Agency News

Drawn to the Light: The Cinematic Soul of Dr. Rajesh R Agarwala

He stayed away from the arclights. Yet, somehow, they always found him.

Some souls don’t chase the stage—they become it. From his earliest days in Kolkata, while navigating the nuts and bolts of his hosiery business, Dr. Rajesh R Agarwala found solace under stage lights. Theatre wasn’t a hobby—it was home.

As a performer with the amateur group Anamika at the iconic Sangeet Kala Mandir on Theatre Road, he lived for rehearsals, lived for the role, lived for the hush before applause. The routine was simple—chai, samosa, a script, and a stage.

So when a paid Siliguri show came with Rs.150 a day, he refused.

“If it’s for passion, I’ll perform. But don’t ask me to put a price on what feeds my soul.”

They replaced him. The lights faded. But the fire stayed.

Years passed. Business boomed. And then, cinema knocked.

In 1989, a few friends introduced him to Bengali film stalwart Swapan Saha. That meeting sparked Ram Krishna Productions, named after Rajesh’s father. Their debut venture, Maan Samman, became a runaway hit. Tickets sold out for weeks, black markets thrived outside theatres, and the film catapulted stars like Shatabdi Roy and Chiranjeet Chakraborty to new heights.

The success was electric. The pull was real.

Next, he acquired the rights to Prajapati, the acclaimed novel by Dr. Samresh Basu. The film featured Shatabdi Roy and Viplab Chatterjee. But casting a known villain in the lead backfired—a bold creative call that didn’t land with audiences.

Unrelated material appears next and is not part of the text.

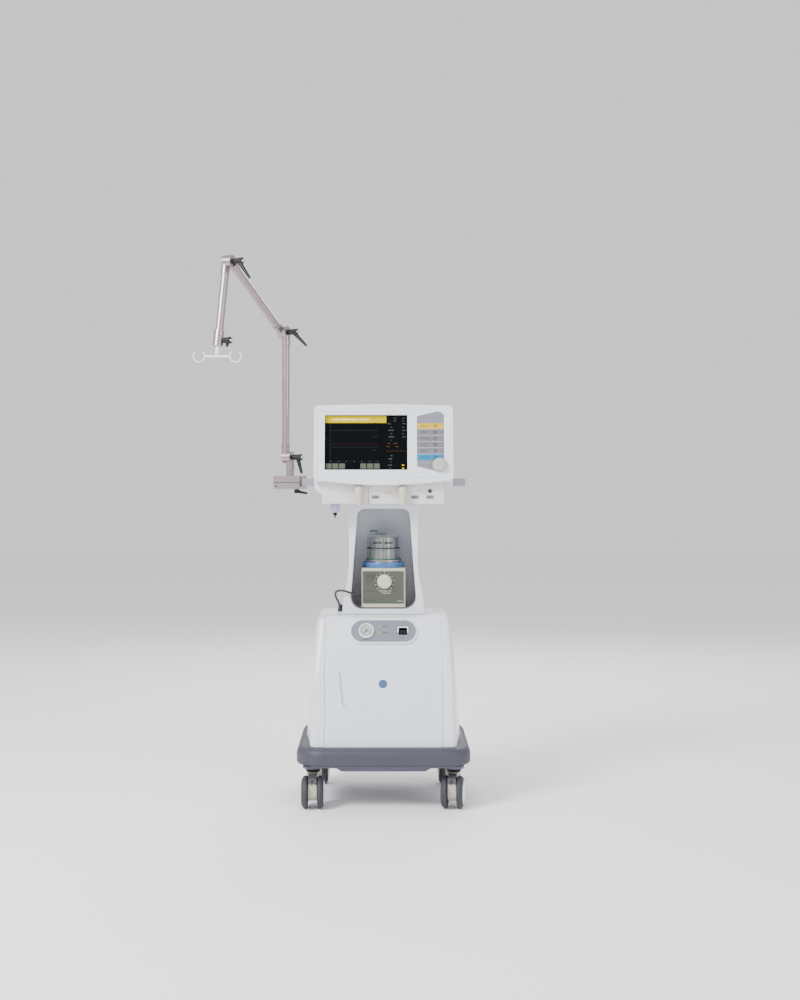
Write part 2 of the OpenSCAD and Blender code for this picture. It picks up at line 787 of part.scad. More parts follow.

Still, the flame didn’t flicker.

His third film, Biswas Abiswas, with Prosenjit Chatterjee, Indrani Haldar, Shatabdi Roy, Bhaskar Banerjee, Anushree Das, and Anuradha Ray, was a strong entry. It performed well. But by then, Rajesh was shifting focus to Mumbai, pulled into newer ventures, bigger industries, and a global business vision.

He may have stepped back from the screen…

But the screen wasn’t done with him.

Years later, now an industrialist in Dubai, he remained connected to art, music, and meaning. His close friend, Abbas Ali Mirza, former VP at Deloitte, introduced him to a film he had backed—Uttar Chhaya, directed by Mumbai-based filmmaker Rajiv S. Ruia.

Rajesh watched. He was deeply moved.

He reached out to Rajiv Ruia in Mumbai. Accompanied by acclaimed lyricist and writer Sandeep Nath, the trio spent hours together. Conversations turned into reflection. Reflection turned into direction. What emerged was not just a narrative—but a life, aching to be told.

That life is now Vijeyta—a film that traces not just milestones, but the man behind them.

From a boy who performed for the love of a stage…

To a man who produced films with his heart on the line…

To now, a subject of cinema himself—

Dr. Rajesh R Agarwala never chased fame.

But when you live with fire, light will always follow.

Vijeyta isn’t just a story.

It’s destiny returning for its final bow.